[GOAL]:
Return all lines in the material below that contain "shown".

[INFORMATION SUPPLIED]:
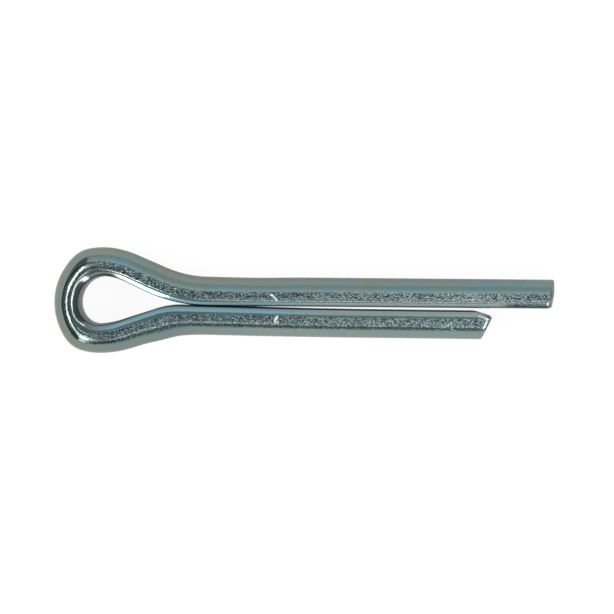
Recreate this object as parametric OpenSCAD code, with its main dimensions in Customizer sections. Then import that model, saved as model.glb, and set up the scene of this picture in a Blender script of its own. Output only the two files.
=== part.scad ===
// Cotter pin (split pin) of nominal size 4 x 20, folded from one length of half-round wire.
// The origin is the seat: the middle of the mouth of the hole that the pin is pushed into,
// with the underside of the eye resting on that hole's edge. +X runs along the shank to the
// tips, +Y goes to the long leg's side and +Z is square to the plane that the wire is bent in.

/* [Shank] */
// Diameter over the two closed legs, just behind the eye
shank_d = 3.6; // [3.5:0.05:3.7]
// Gap between the flat faces of the legs, just behind the eye
leg_gap = 0.03; // [0.01:0.01:0.1]
// Length of the short leg, from the seat to its tip
short_leg = 19.3; // [12:0.1:40]
// How much farther the long leg reaches
tip_step = 3.9; // [1:0.1:4]
// Angle by which each leg spreads outward, in degrees
splay_angle = 0.24; // [0:0.02:1]
// Distance from the seat to where the long leg starts to run straight
seat_run = 2.3; // [1:0.1:4]

/* [Wire section] */
// Height of the wire, square to the plane that it is bent in
wire_h = 3.28; // [3.2:0.02:3.34]
// Height of the flat face on the wire's inner side
flat_h = 2.5; // [2.2:0.05:2.7]
// Distance from the inner face to where the rolled inner edge meets the facet
facet_start = 0.5; // [0.4:0.05:0.7]
// Distance from the inner face to the crease where the facet meets the round back
facet_end = 1.1; // [0.95:0.05:1.3]

/* [Eye] */
// Outside width of the eye
eye_w = 6.55; // [6.4:0.05:7.4]
// How far the eye sits off the shank's centre line, towards the long leg
eye_offset = 0.27; // [0:0.01:0.4]
// Half of the angle that the round front of the eye turns through
crown_angle = 44; // [40:1:50]
// Angle that each of the eye's two tight corners turns through
corner_angle = 39; // [34:1:44]
// Inside radius of those two corners
corner_r = 0.1; // [0.05:0.05:0.4]
// Inside radius of the eye's two long cheeks
cheek_r = 4.25; // [3.6:0.05:5]
// Slope of the eye's underside on the long leg's side, in degrees
long_ramp_angle = 26.5; // [24:0.5:30]
// Slope of the eye's underside on the short leg's side, in degrees
short_ramp_angle = 23.5; // [20:0.5:26]

/* [Tips] */
// Width of the part of the long tip that is broken back, from the inner face
long_break_w = 1; // [0.2:0.1:1.4]
// Angle by which that part leans back from square
long_break_angle = 12; // [0:1:30]
// Distance from the short leg's inner face to the start of its slanting cut
short_point_w = 0.6; // [0.3:0.1:1.2]
// Angle by which the short leg's cut leans back from square
short_cut_angle = 28; // [0:1:45]
// Length of the bevel on the inner side of the short tip
short_bevel_l = 1; // [0.4:0.1:2]
// Slope of that bevel, in degrees
short_bevel_angle = 17; // [5:1:25]

/* [Hidden] */
$fn = 96;

long_leg = short_leg + tip_step;

// The wire is as thick as one leg: half of the shank, less half of the gap.
wire_t = (shank_d - leg_gap) / 2;

// The rolled inner edges lie on one circle, through the rim of the flat face and through
// the highest line of the wire. Its centre is on the section's middle line.
roll_x = (pow(facet_start, 2) + pow(wire_h / 2, 2) - pow(flat_h / 2, 2)) / (2 * facet_start);
roll_r = norm([roll_x, flat_h / 2]);

// The crease lies on the round back, and the facet falls from the highest line to it.
crease_z = sqrt(pow(wire_t, 2) - pow(facet_end, 2));
facet_fall = (wire_h / 2 - crease_z) / (facet_end - facet_start);
facet_z_in = wire_h / 2 + facet_fall * facet_start;
facet_z_out = wire_h / 2 - facet_fall * (wire_t - facet_start);

// Centre-line radii of the eye's arcs. The crown's radius is what is left of half the
// eye's width once the corner and the cheek have taken their share.
corner_mid = corner_r + wire_t / 2;
cheek_mid = cheek_r + wire_t / 2;
cheek_angle = 90 - crown_angle - corner_angle;
eye_mid = (eye_w - wire_t) / 2;
crown_mid = (eye_mid - cheek_mid * (1 - cos(cheek_angle))
    - corner_mid * (cos(cheek_angle) - cos(90 - crown_angle))) / sin(crown_angle);

// Length of one cutting block, which is larger than a wire's section
block = 3 * wire_t;

// A place is given in two steps, a rounded one and the small rest, so that none of the
// digits that the joint between two arcs depends on is lost.
module place(v) {
    coarse = [for (c = v) round(c * 1e4) / 1e4];
    translate(coarse) translate(v - coarse) children();
}

// Half-round section: flat face on x = 0, round back towards +x, a facet and a rolled
// inner edge above and below.
module wire_section() {
    intersection() {
        circle(r = wire_t);
        translate([roll_x, 0]) circle(r = roll_r);
        polygon([
            [0, -facet_z_in], [wire_t, -facet_z_out],
            [wire_t, facet_z_out], [0, facet_z_in],
        ]);
    }
}

// Wire bent to a centre-line radius, with its flat face on the inside of the bend
module bend_in(mid_r, from, to) {
    rotate_extrude(start = from, angle = to - from)
        place([mid_r - wire_t / 2, 0]) wire_section();
}

// Wire bent to a centre-line radius, with its flat face on the outside of the bend
module bend_out(mid_r, from, to) {
    rotate_extrude(start = from, angle = to - from)
        place([mid_r + wire_t / 2, 0]) mirror([1, 0]) wire_section();
}

function heading(angle) = [cos(angle), sin(angle), 0];

// Centre-line radius of the neck, which leads from a sloping cheek into a straight leg. It
// takes up the height that is left between the eye and the leg.
function neck_mid(offset, slope) = (eye_mid + offset - cheek_mid * (1 - cos(slope))
    - (leg_gap + wire_t * cos(splay_angle)) / 2) / (cos(splay_angle) - cos(slope));

// Distance along the shank from the middle of the crown to the start of the straight leg
function eye_run(neck_r, slope) = crown_mid - (crown_mid - corner_mid) * cos(crown_angle)
    + (cheek_mid - corner_mid) * sin(cheek_angle) + (cheek_mid + neck_r) * sin(slope)
    + (neck_r + wire_t / 2) * sin(splay_angle);

// Where the middle line of the wire crosses the front of the eye
crown_x = seat_run - eye_run(neck_mid(eye_offset, long_ramp_angle), long_ramp_angle);

// One half of the pin, from the middle of the crown to a tip: crown, tight corner, cheek,
// neck and straight leg. The children are the blocks that cut the tip.
module half_pin(offset, slope, reach) {
    neck_r = neck_mid(offset, slope);
    leg_x = crown_x + eye_run(neck_r, slope);
    crown_c = [crown_x + crown_mid, offset, 0];
    corner_c = crown_c + (crown_mid - corner_mid) * heading(180 - crown_angle);
    cheek_c = corner_c + (corner_mid - cheek_mid) * heading(90 + cheek_angle);
    neck_c = cheek_c + (cheek_mid + neck_r) * heading(90 - slope);
    place(crown_c) bend_in(crown_mid, 180 - crown_angle, 180);
    place(corner_c) bend_in(corner_mid, 90 + cheek_angle, 180 - crown_angle);
    place(cheek_c) bend_in(cheek_mid, 90 - slope, 90 + cheek_angle);
    place(neck_c) bend_out(neck_r, 270 - slope, 270 + splay_angle);
    place([leg_x, leg_gap / 2, 0]) rotate([0, 0, splay_angle])
        leg((reach - leg_x) / cos(splay_angle)) children();
}

// Straight leg along +x with its flat face on y = 0. The children are cut from its tip,
// and are given from the end of its flat face.
module leg(length) {
    difference() {
        rotate([90, 0, 90]) linear_extrude(length) wire_section();
        translate([length, 0, 0]) children();
    }
}

// Block that cuts away all beyond a plane, which passes through a point of the leg's side
// view and leans back by an angle: towards the outer face, or towards the inner face if
// the angle is negative.
module shear(x, y, lean) {
    translate([x, y, 0]) rotate([0, 0, lean])
        translate([0, -block, -block]) cube(2 * block);
}

// The pin: the long leg's half, and the short leg's half on the other side of the split
module split_pin() {
    color([0.48, 0.55, 0.56]) {
        half_pin(eye_offset, long_ramp_angle, long_leg)
            shear(0, long_break_w, -long_break_angle);
        mirror([0, 1, 0]) half_pin(-eye_offset, short_ramp_angle, short_leg) {
            shear(0, short_point_w, short_cut_angle);
            shear(-short_bevel_l, 0, short_bevel_angle - 90);
        }
    }
}

split_pin();
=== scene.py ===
"""A cotter pin of zinc plated steel wire, lying on a white table under soft light.

The pin is one length of half-round wire. Its flat side faces inward all the way round, so the
two legs meet on their flat faces and the eye shows a rounded back. This script carries the
wire's section along the bent middle line, shears and rolls the two tips, and finishes the
surface as bright zinc with a blue passivate.
"""
import logging
import math
from dataclasses import dataclass
from enum import Enum
from typing import Any

import bpy
import numpy as np
from mathutils import Euler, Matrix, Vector


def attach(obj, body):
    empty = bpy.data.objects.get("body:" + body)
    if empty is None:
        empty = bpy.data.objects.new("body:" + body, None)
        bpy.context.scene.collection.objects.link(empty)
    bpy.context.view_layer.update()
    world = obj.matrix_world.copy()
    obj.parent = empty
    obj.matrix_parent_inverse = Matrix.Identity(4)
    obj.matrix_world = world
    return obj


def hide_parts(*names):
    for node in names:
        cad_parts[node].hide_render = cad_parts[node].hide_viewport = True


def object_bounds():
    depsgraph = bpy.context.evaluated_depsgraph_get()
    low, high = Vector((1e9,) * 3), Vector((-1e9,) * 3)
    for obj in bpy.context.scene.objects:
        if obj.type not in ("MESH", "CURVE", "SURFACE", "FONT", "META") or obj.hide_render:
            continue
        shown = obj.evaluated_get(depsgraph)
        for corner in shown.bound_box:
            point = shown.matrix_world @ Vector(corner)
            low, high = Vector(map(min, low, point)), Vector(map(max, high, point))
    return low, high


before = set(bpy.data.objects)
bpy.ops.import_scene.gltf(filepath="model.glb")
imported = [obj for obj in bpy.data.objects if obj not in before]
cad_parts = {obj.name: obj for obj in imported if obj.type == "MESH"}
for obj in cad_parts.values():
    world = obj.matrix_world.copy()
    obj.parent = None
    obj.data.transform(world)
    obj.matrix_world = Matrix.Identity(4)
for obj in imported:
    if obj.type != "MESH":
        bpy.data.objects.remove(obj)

CAD_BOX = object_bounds()

MM = 0.001
WHITE = "FFFFFF"
log = logging.getLogger("cotter_pin")

Array = np.ndarray
Socket = bpy.types.NodeSocket
# Arrays by name, with a row for each ring or station along the wire.
Rows = dict[str, Array]
Pair = tuple[float, float]
# Band coordinates from and to, and the softness of the two ends.
Stretch = tuple[float, float, float]


def linear(code: str) -> tuple[float, float, float, float]:
    """Turns an sRGB hex colour into linear light.

    Args:
        code: The colour as six hex digits.

    Returns:
        Red, green, blue and an alpha of one.
    """
    channels = [int(code[i:i + 2], 16) / 255 for i in (0, 2, 4)]
    red, green, blue = [c / 12.92 if c <= 0.04045 else ((c + 0.055) / 1.055) ** 2.4 for c in channels]
    return red, green, blue, 1.0


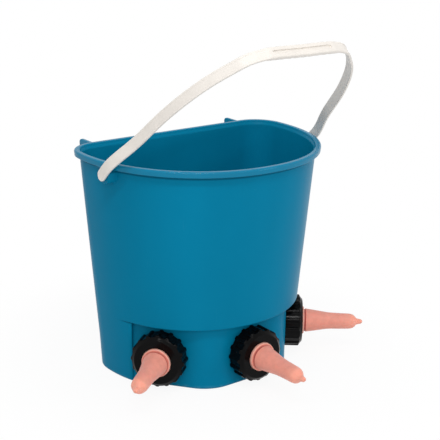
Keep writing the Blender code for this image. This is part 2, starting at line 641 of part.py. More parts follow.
def nut(station):
    """Ribbed collar nut that clamps the teat's flange to the spigot."""
    face = NUT_FACE
    rings = [nut_ring(GAP, NUT_RADIUS, NUT_RIB), nut_ring(face - 1.6 * NUT_BEVEL, NUT_RADIUS, NUT_RIB),
             nut_ring(face - NUT_BEVEL, NUT_RADIUS - NUT_BEVEL * 0.2, 0.0),
             nut_ring(face, NUT_RADIUS - NUT_BEVEL * 1.4, 0.0), nut_ring(face, NUT_OPENING, 0.0)]
    rings += [nut_ring(NUT_SHOULDER, NUT_OPENING, 0.0), nut_ring(NUT_SHOULDER, NUT_BORE, 0.0),
              nut_ring(GAP, NUT_BORE, 0.0)]
    shape = bmesh.new()
    loops = [[shape.verts.new(point) for point in ring] for ring in rings]
    for low, high in zip(loops, loops[1:] + loops[:1]):
        for i, here in enumerate(low):
            j = (i + 1) % len(low)
            shape.faces.new((here, low[j], high[j], high[i]))
    return stand_at(add_object("nut_" + station[0], shape, "black_plastic"), station)


def main():
    clear_scene()
    bucket_shell()
    handle()
    for station in STATIONS:
        spigot(station)
        washer(station)
        valve_ball(station)
        valve_cage(station)
        teat(station)
        nut(station)


main()
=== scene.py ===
"""Dresses the milk feeder: moulded pail, strap bail, collar nuts, rubber teats and valve fittings."""
import json
import math

import bmesh
import bpy
from bpy.props import FloatProperty, FloatVectorProperty, IntProperty, PointerProperty
from mathutils import Matrix, Vector

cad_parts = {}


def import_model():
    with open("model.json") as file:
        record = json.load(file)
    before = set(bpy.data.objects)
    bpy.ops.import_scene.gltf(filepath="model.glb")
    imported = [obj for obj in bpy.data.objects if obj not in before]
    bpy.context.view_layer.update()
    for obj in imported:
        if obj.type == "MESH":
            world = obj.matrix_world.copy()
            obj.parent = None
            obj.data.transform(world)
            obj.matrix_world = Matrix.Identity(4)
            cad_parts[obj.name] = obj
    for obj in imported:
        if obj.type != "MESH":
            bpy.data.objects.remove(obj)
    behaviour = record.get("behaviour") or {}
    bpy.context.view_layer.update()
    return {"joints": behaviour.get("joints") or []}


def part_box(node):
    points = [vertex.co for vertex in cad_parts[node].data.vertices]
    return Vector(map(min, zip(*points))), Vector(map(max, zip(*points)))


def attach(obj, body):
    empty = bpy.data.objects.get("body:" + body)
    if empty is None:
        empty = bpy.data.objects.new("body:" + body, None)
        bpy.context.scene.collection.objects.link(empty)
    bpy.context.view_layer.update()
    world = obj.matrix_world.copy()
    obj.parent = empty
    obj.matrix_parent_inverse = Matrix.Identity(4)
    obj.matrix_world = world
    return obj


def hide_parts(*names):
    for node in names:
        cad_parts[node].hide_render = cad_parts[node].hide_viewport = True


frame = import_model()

bl_info = {
    "name": "Milk feeder",
    "version": (1, 0, 0),
    "blender": (4, 5, 0),
    "location": "3D View > Sidebar > Feeder",
    "description": "Models and finishes the pieces of a bucket feeder with three teats",
    "category": "Object",
}

MM = 0.001
JOINTS = {joint["name"]: joint for joint in frame["joints"]}
STATIONS = ("left", "front", "right")
SHARP = math.radians(32)
PROFILE_STEP = 0.0005
TINY = 1e-5


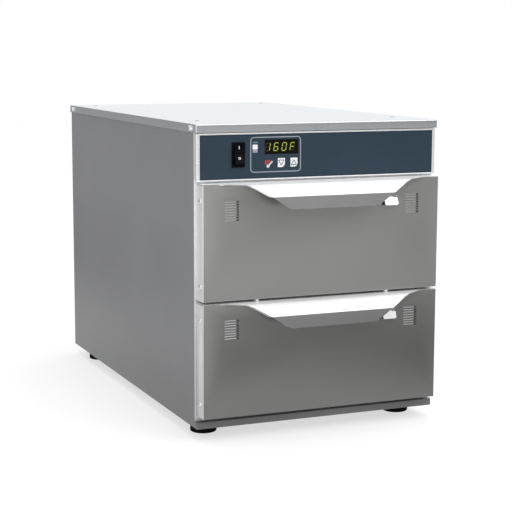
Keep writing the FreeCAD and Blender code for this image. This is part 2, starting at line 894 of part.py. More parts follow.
def elevation_trim(index):
    """Cutter beside the lip, seen from the front."""
    lip_top = front_bottom(index) + front_height - pull_drop
    _, _, lower, lip_end = pull_edges()
    low = lip_top - pull_lip
    tangent = lip_end - pull_lip_half_width
    angle = pull_angle()
    arc_start = V(lip_end + tangent * math.cos(angle), 0, low + tangent * math.sin(angle))
    centre = V(pull_lip_half_width, 0, low + pull_end_radius)
    halfway = centre + V(pull_end_radius * math.sin(angle / 2), 0,
                         -pull_end_radius * math.cos(angle / 2))
    far = front_half + pull_root_radius
    points = [V(pull_lip_half_width, 0, low - pull_lip), V(far, 0, low - pull_lip),
              V(far, 0, lip_top), V(lower, 0, lip_top), arc_start]
    edges = [Part.makeLine(a, b) for a, b in zip(points, points[1:])]
    lip_corner = V(pull_lip_half_width, 0, low)
    edges.append(Part.Arc(arc_start, halfway, lip_corner).toShape())
    edges.append(Part.makeLine(lip_corner, points[0]))
    cutter = Part.Face(Part.Wire(edges)).extrude(V(0, 4 * pull_sheet, 0))
    cutter.translate(V(0, lip_y - pull_sheet, 0))
    return cutter


def pull(index):
    """Top sheet of a front, which runs forward into the hooded finger pull."""
    top = front_bottom(index) + front_height
    sheet = prism(pull_profile(index), V(2 * front_half, 0, 0))
    sheet.translate(V(-front_half, 0, 0))
    bend_y = face_y - pull_flat
    slope = math.atan2(pull_drop, pull_reach - pull_flat)
    inner_y = bend_y + pull_sheet * math.tan(slope / 2)
    for radius, y, z in ((pull_shoulder, bend_y, top),
                         (pull_shoulder - pull_sheet, inner_y, top - pull_sheet),
                         (pull_bend, lip_y, top - pull_drop)):
        bend = [e for e in sheet.Edges if along(e, X_AXIS) and abs(middle(e).y - y) < 1e-6
                and abs(middle(e).z - z) < 1e-6]
        sheet = sheet.makeFillet(radius, bend)
    for cutter in (plan_trim(index), elevation_trim(index)):
        sheet = sheet.cut([cutter, mirrored(cutter)])
    low = top - pull_drop - pull_lip
    hem = slab(pull_lip_half_width, lip_y + pull_sheet, lip_y + 2 * pull_sheet + hem_gap, low,
               low + hem_height)
    slit = slab(pull_lip_half_width + 1, lip_y + pull_sheet, lip_y + pull_sheet + hem_gap,
                low + pull_sheet, low + hem_height + 1)
    sheet = sheet.fuse(hem.cut(slit)).removeSplitter()
    return round_edges(sheet, front_bend, lambda e: along(e, Z_AXIS)
                       and abs(abs(middle(e).x) - front_half) < 1e-6
                       and abs(middle(e).y - face_y) < 1e-6)


def air_holes(index, y0, y1):
    """Cutters for the air holes opposite the vents."""
    high = front_bottom(index) + front_height - vent_drop + vent_pitch
    return [block(side * vent_centre_x - vent_width / 2, side * vent_centre_x + vent_width / 2,
                  y0, y1, high - air_hole_height, high) for side in (-1, 1)]


def inner_panel_span(index):
    """Lower and upper edge of the inner panel."""
    low = front_bottom(index) + skin + touch
    high = front_bottom(index) + front_height - pull_sheet - skin - touch
    return low, high


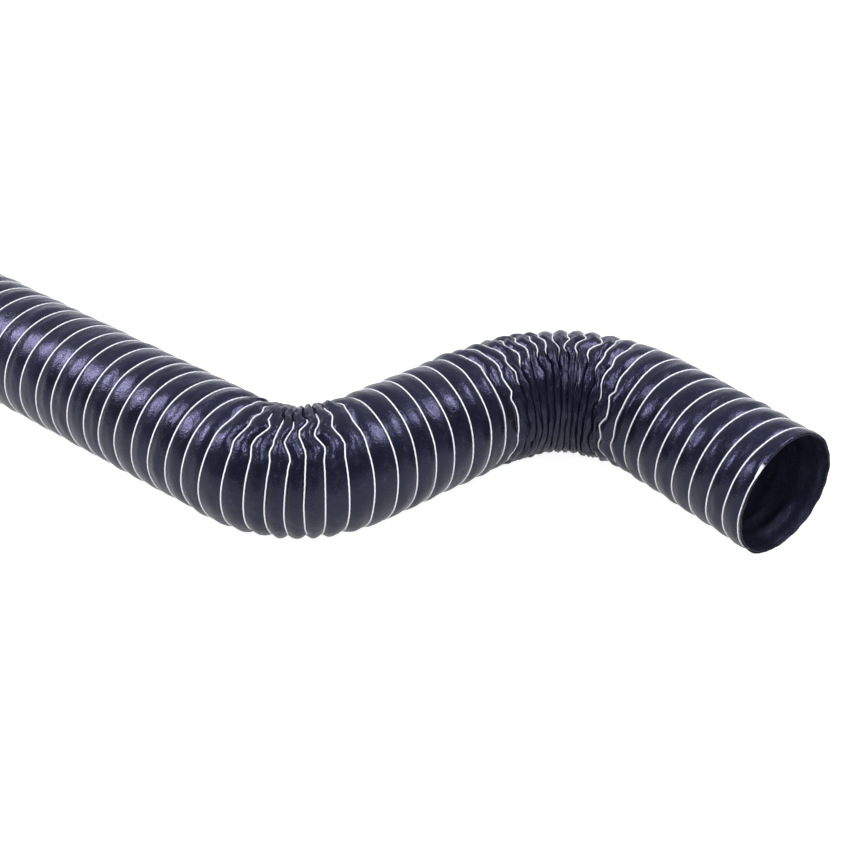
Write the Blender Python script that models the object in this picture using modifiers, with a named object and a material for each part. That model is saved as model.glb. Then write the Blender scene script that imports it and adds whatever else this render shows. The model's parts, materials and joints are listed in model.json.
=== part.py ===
"""Flexible air duct: double-ply neoprene-coated fabric hose, 102 mm bore, laid on a floor in an S.

From the bore outwards the duct is four pieces: an inner ply, a spring-steel wire helix, an outer ply
and a white cord wound over the outer ply, halfway between the wire's turns. Each is divided where the
duct is allowed to flex: stiff segments, each about one bore long or less, alternate with flex zones.
"""
import math

import bmesh
import bpy
import numpy as np

# Driving dimensions, in metres and degrees
LENGTH = 1.0
BORE_RADIUS = 0.051
PLY_THICKNESS = 0.0005
WIRE_RADIUS = 0.0006
CORD_RADIUS = 0.0004
LAYER_GAP = 0.0003
END_GAP = 0.0005
WINDING_MARGIN = 0.002

# The lie of the duct in plan: the tail's heading, then the bends as (start, length, turn)
TAIL_HEADING = -39.0
BENDS = (
    (0.427, 0.141, 77.0),
    (0.662, 0.219, -90.0),
)

# Spacing of the turns along the centreline, and where they are gathered: (middle, half width, depth, power).
# The bends and the mouth are gathered, and the tail run is drawn out.
TAIL_PITCH = 0.0214
MOUTH_PITCH = 0.0188
GATHERS = (
    (0.496, 0.049, 0.0109, 2),
    (0.743, 0.076, 0.0083, 4),
    (1.000, 0.014, 0.0055, 2),
    (0.140, 0.110, -0.0022, 2),
)
CORD_END_ANGLE = -16.0

# Where each flex zone starts and ends along the centreline
FLEX_ZONES = (
    (0.090, 0.160),
    (0.245, 0.315),
    (0.420, 0.487),
    (0.508, 0.575),
    (0.668, 0.738),
    (0.765, 0.840),
    (0.898, 0.956),
)

SIDES = 12
MAX_RING_TURN = 7.0
ROUTE_STEP = 0.0005

# Layers, as distances from the axis to the middle of a flat
FLAT_TO_CORNER = 1.0 / math.cos(math.pi / SIDES)
INNER_PLY_AT = BORE_RADIUS
WIRE_AT = INNER_PLY_AT + PLY_THICKNESS + LAYER_GAP + WIRE_RADIUS
OUTER_PLY_AT = WIRE_AT + WIRE_RADIUS + LAYER_GAP
CORD_AT = OUTER_PLY_AT + PLY_THICKNESS + LAYER_GAP + CORD_RADIUS
AXIS_HEIGHT = CORD_AT + CORD_RADIUS

MATERIALS = {
    "neoprene_outer": ((0.018, 0.018, 0.024, 1.0), 0.45, 0.0),
    "neoprene_inner": ((0.010, 0.010, 0.012, 1.0), 0.60, 0.0),
    "spring_steel": ((0.420, 0.420, 0.430, 1.0), 0.35, 1.0),
    "white_cord": ((0.780, 0.770, 0.740, 1.0), 0.80, 0.0),
}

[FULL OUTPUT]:
        shown = obj.evaluated_get(depsgraph)
        for corner in shown.bound_box:
            point = shown.matrix_world @ Vector(corner)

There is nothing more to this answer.